Correct me if I'm wrong, but it sounds like you are saying I don't want to amplify the raw voltage right off of the RX coil, instead I need to amplify "the voltage change" that is above the "normal" Rx voltage. Is that what everyone here is trying to tell me?

Ok, I'm backing off on the gain, but not sure why you said 2.8 mV would cause saturation. The gain is 350, so basically 2.8mV * 350 or about 1 V.

(Edit: Hmm....well, thinking this over I suppose you mean it is going to cause saturation "later on" in my circuitry because there is going to be more amplification down the chain ???)

ok, now I'm starting to get it.

You're correct; that was a typo. It should have read 28mV.

Here's my design so far. I added the a comparator circuit using LM318s. These have a high slew rate so they can switch fast enough for the 16.5KHz signal. The diode outputs are just to clip off the negative half and use as control signals for the 74HC4316 (analog switch).

I have a question about the output from the HC4316. Since the Rx is out of phase from the Tx waveform, it causes the output of the analog switch to get some of the negative cycle. So I'm not really getting the half cycles, but pieces.

I can't really tell if the TGSL has the same issue...don't I need to get the TX and RX back into phase so that the comparators and analog switches will work correctly?

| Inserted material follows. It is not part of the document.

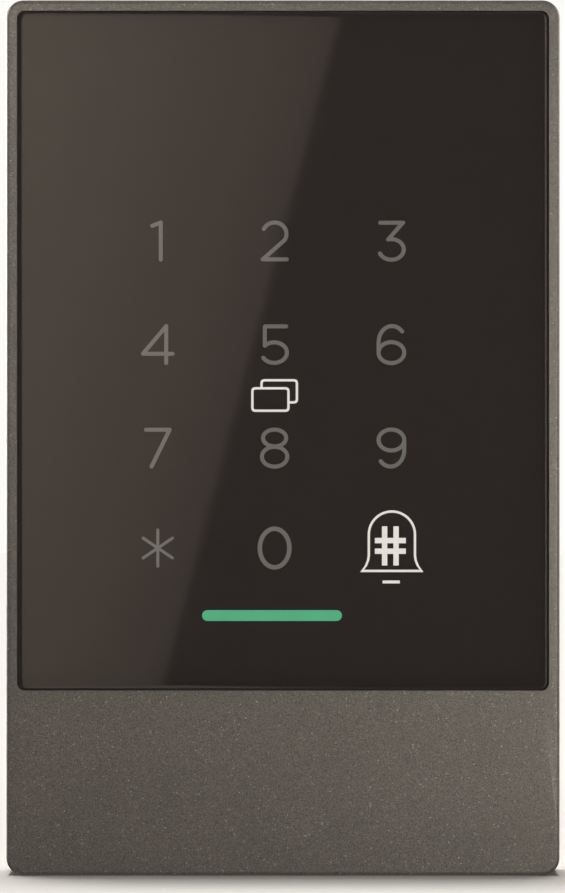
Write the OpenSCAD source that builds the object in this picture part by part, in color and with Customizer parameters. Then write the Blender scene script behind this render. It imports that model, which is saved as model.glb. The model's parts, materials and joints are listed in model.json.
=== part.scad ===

Here's what I'm seeing on the scope. In Pic1, this is showing the Rx signal in relation to the Tx signal.

In Pic2, this is showing how the out-of-phase signal causes the analog switch outputs to have a shifted result. I was expecting to only see a positive half cycle.


Present schematic


Pic1 - Tx coil vs Rx signal out of LF353


Pic2 - Tx Signal versus Pin2 of 74HC4316

The TGSL expects the RX signal to be out of phase from the TX by about 20 degrees. You can also see from the TGSL schematic that the position of both samples can be adjusted by potentiometers. In your case, a lot depends on what you're planning to do with the sampled signals. If you were planning to build a simple T/R detector, then you can get away with only one sample. However, if your plan is to jump head first into creating a detector with ground balancing capability, then things get more complicated. In that case you would do well to simply copy the same setup as the TGSL, and understand how that works, before proceeding further.

Yes, I saw the pots there for the signal. But that appears to be simply for ground balancing. So I don't see how the TGSL is dealing with the problem...looks like it has the same issue as I do. So, it looks like the TGSL could be better if the timing is tweaked a little so that the "full half cycle" is used instead of a part of it.

One of the design problems I noticed with the TGSL is it is using the LM393 comparators. It is a very slow part, unable to switch fast enough to get a nice quick transition at the zero crossing point. The LM318 is guaranteed to be 50V / uSec min, so I get an excellent transition (high to low, or low to high) right at the zero crossing point.

Oops! Too many sips of wine. The LM393 is not too slow. My brain is. (I forgot the pullups)

Switching back to LM393s.

ok, I changed my circuit over to the LM393s. I basically copied the circuit from the TGSL schematic.

But I still don't get it. The TGSL design behaves just like my circuit above with the Out of phase waveforms.

The Tx signal used to create the CTRL signals for the analog switch is out of phase with Rx signal. I thot the purpose of the LM393s along with the analog switch is to seperate out the positive cycle and the negative cycle. Then those 2 half cycles get changed over to dc levels. But due to the phase difference, one gets whole sine waves in both legs of the circuit. So, now I'm confused....whats the need for this circuit?

The two phase detectors would normally be switched 90 degrees out of phase with each other, and this would be preferred if you plan on feeding the signals into a micro. So one detector averages a positive half-cycle, the other quarter-of-a-cycle positive and quarter-of-a-cycle negative, if that makes sense. By then averaging this signal by low-pass filtering, you get a DC value (bandwidth of up to 100Hz maybe).

One thing that need clarifying - you are looking to demodulate the signal caused by the TARGET, at 0 and 90 degrees. Because the high residual coil null signal could have any phase relationship to the TX, the 'standing output' from your demods could be anything. To check the response to a target, you need a target with a known phase angle. Your first test item should be a ferrite item, such as a rod from a medium wave radio, though EMI suppression ferrites should be OK at low (10KHz) frequencies, and power ferrites from PSU transformers will be OK. These have a phase shift of Zero degrees. If you use a rod, use it end-on, ie. approach the tip of the rod to the centre of the coil, don't use it flat-on. Finding a 90 degrees target is hard, and it would generally be small and give a small signal, which is not what you want at this stage.

ok, I'll keep that in mind. Currently, others here told me I should concentrate first on just amplitude (detection) in stead of phase shift (discrimination). So I sort of ventured off on my own design now. I'm able to detect an American quarter at 24 cm now. I can detect my little alumin flashlight at about 33 cm. But I notice that the whole design is very sensitive to even my hand. If I move my hand to within 2 - 3 cm, I can detect that. No metal in my hand, tho.

Are commercial VLF detectors also sensitive to other non - metalic objects like this when they are close to the coil, or have I created a human detector now?